_COLLECTED MATERIAL_:

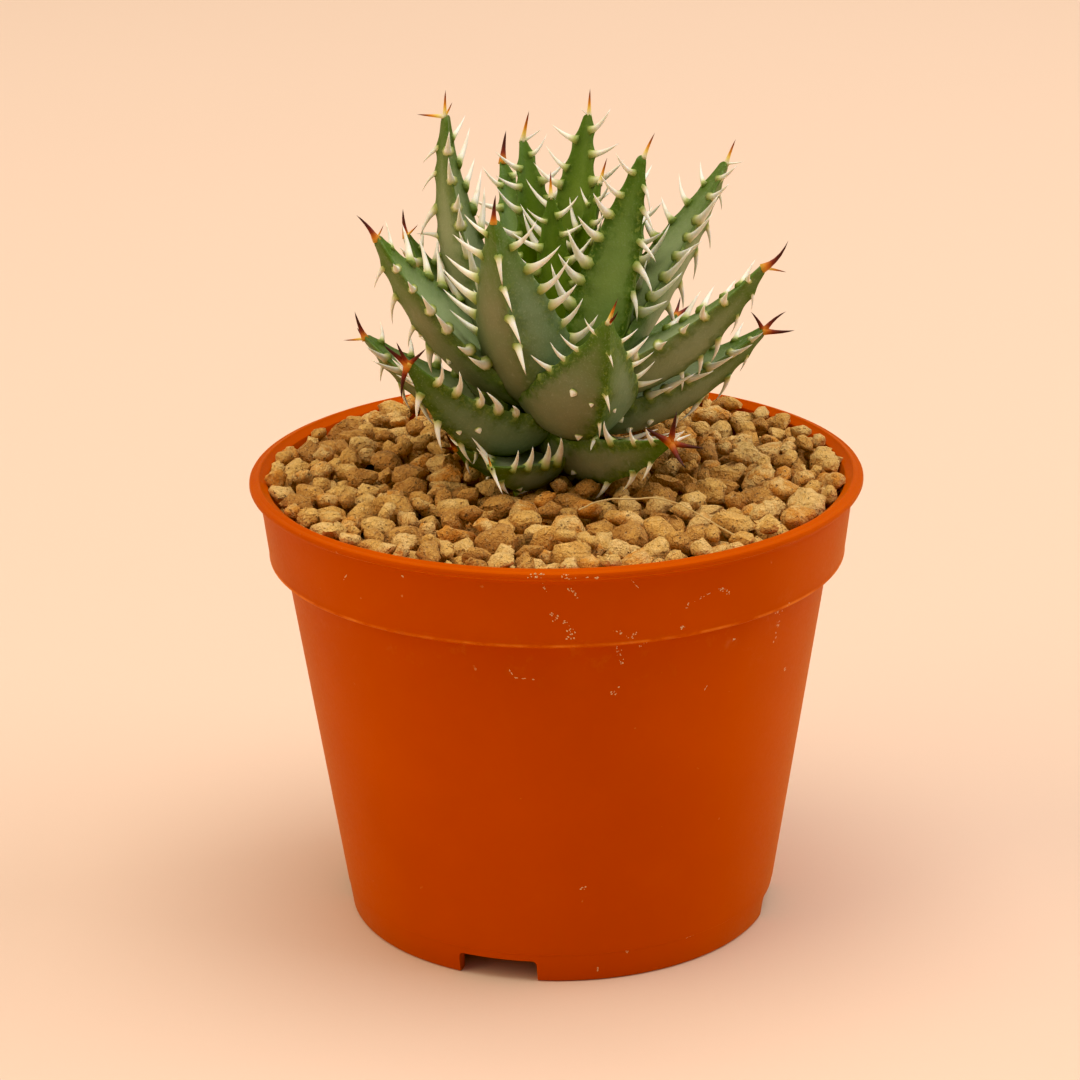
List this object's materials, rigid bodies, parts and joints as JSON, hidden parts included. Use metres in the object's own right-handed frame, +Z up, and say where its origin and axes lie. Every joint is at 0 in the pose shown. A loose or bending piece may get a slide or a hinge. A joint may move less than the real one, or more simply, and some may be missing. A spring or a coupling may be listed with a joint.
{
  "type": "potted aloe",
  "caption": "Small toothed aloe rosette in a round orange nursery pot, its soil covered with tan gravel.",
  "frame": {"origin": "on the pot's axis, on the surface that the pot stands on", "axes": "+Z up along the pot's axis; -Y faces the picture's viewer, +X is to the viewer's right"},
  "size_m": [0.09, 0.09, 0.1222],
  "materials": {
    "orange_plastic": "satin, moulded, slightly dusty",
    "soil": "rough, dark and loose",
    "gravel": "rough, porous, tan",
    "stem_skin": "dull, dry",
    "leaf_skin": "satin with a pale waxy bloom"
  },
  "bodies": {
    "root": {"gravel": "gravel", "leaf_01": "leaf_skin", "leaf_02": "leaf_skin", "leaf_03": "leaf_skin", "leaf_04": "leaf_skin", "leaf_05": "leaf_skin", "leaf_06": "leaf_skin", "leaf_07": "leaf_skin", "leaf_08": "leaf_skin", "leaf_09": "leaf_skin", "leaf_10": "leaf_skin", "leaf_11": "leaf_skin", "leaf_12": "leaf_skin", "leaf_13": "leaf_skin", "leaf_14": "leaf_skin", "leaf_15": "leaf_skin", "leaf_16": "leaf_skin", "leaf_17": "leaf_skin", "leaf_18": "leaf_skin", "leaf_19": "leaf_skin", "leaf_20": "leaf_skin", "leaf_21": "leaf_skin", "leaf_22": "leaf_skin", "leaf_23": "leaf_skin", "leaf_24": "leaf_skin", "pot": "orange_plastic", "potting_soil": "soil", "stem": "stem_skin"}
  },
  "joints": []
}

_WHAT IS BEING ASKED_:
Quote the whole listing above, leaving nothing out.

_COMPLETED EXERCISE_:
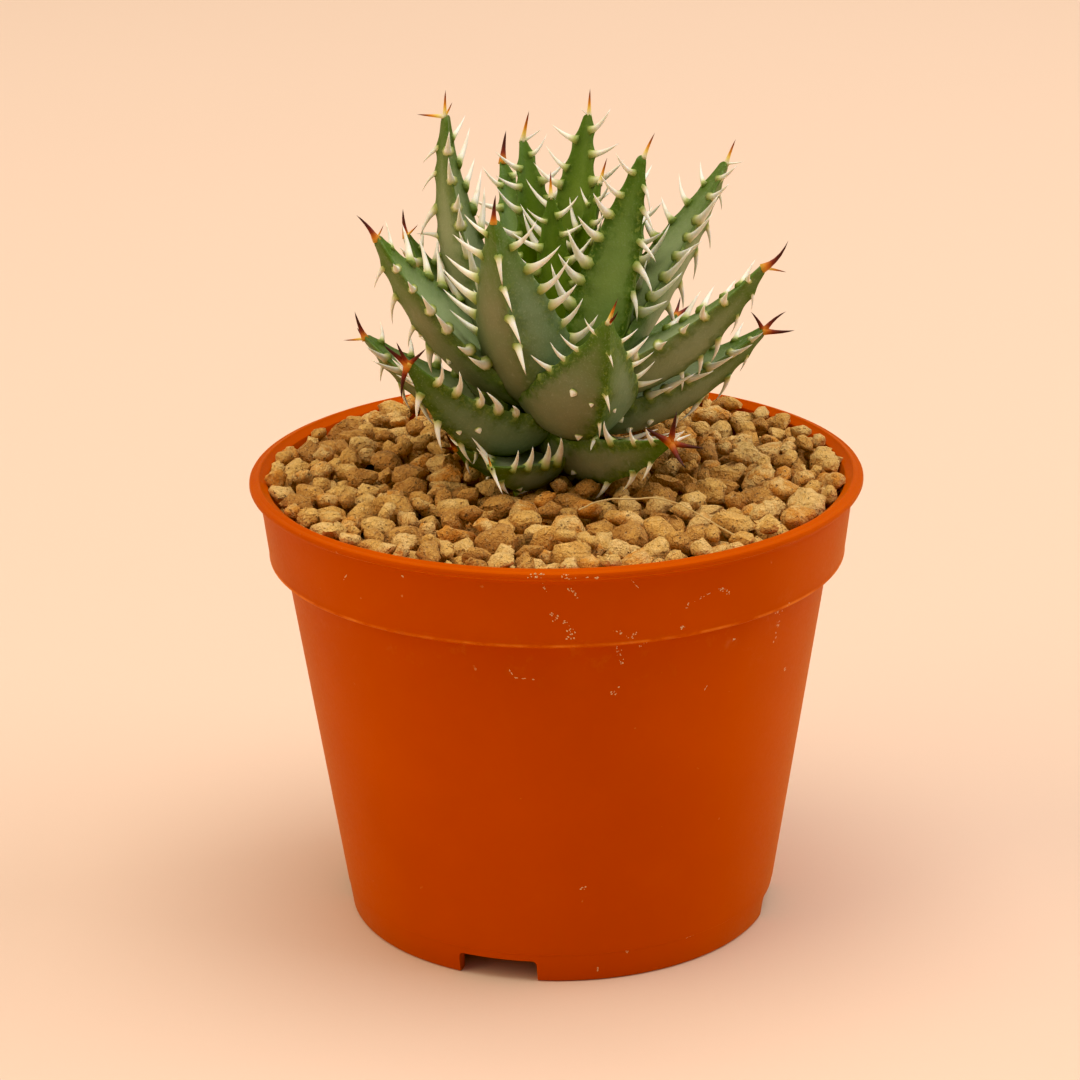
List this object's materials, rigid bodies, parts and joints as JSON, hidden parts included. Use metres in the object's own right-handed frame, +Z up, and say where its origin and axes lie. Every joint is at 0 in the pose shown. A loose or bending piece may get a slide or a hinge. A joint may move less than the real one, or more simply, and some may be missing. A spring or a coupling may be listed with a joint.
{
  "type": "potted aloe",
  "caption": "Small toothed aloe rosette in a round orange nursery pot, its soil covered with tan gravel.",
  "frame": {"origin": "on the pot's axis, on the surface that the pot stands on", "axes": "+Z up along the pot's axis; -Y faces the picture's viewer, +X is to the viewer's right"},
  "size_m": [0.09, 0.09, 0.1222],
  "materials": {
    "orange_plastic": "satin, moulded, slightly dusty",
    "soil": "rough, dark and loose",
    "gravel": "rough, porous, tan",
    "stem_skin": "dull, dry",
    "leaf_skin": "satin with a pale waxy bloom"
  },
  "bodies": {
    "root": {"gravel": "gravel", "leaf_01": "leaf_skin", "leaf_02": "leaf_skin", "leaf_03": "leaf_skin", "leaf_04": "leaf_skin", "leaf_05": "leaf_skin", "leaf_06": "leaf_skin", "leaf_07": "leaf_skin", "leaf_08": "leaf_skin", "leaf_09": "leaf_skin", "leaf_10": "leaf_skin", "leaf_11": "leaf_skin", "leaf_12": "leaf_skin", "leaf_13": "leaf_skin", "leaf_14": "leaf_skin", "leaf_15": "leaf_skin", "leaf_16": "leaf_skin", "leaf_17": "leaf_skin", "leaf_18": "leaf_skin", "leaf_19": "leaf_skin", "leaf_20": "leaf_skin", "leaf_21": "leaf_skin", "leaf_22": "leaf_skin", "leaf_23": "leaf_skin", "leaf_24": "leaf_skin", "pot": "orange_plastic", "potting_soil": "soil", "stem": "stem_skin"}
  },
  "joints": []
}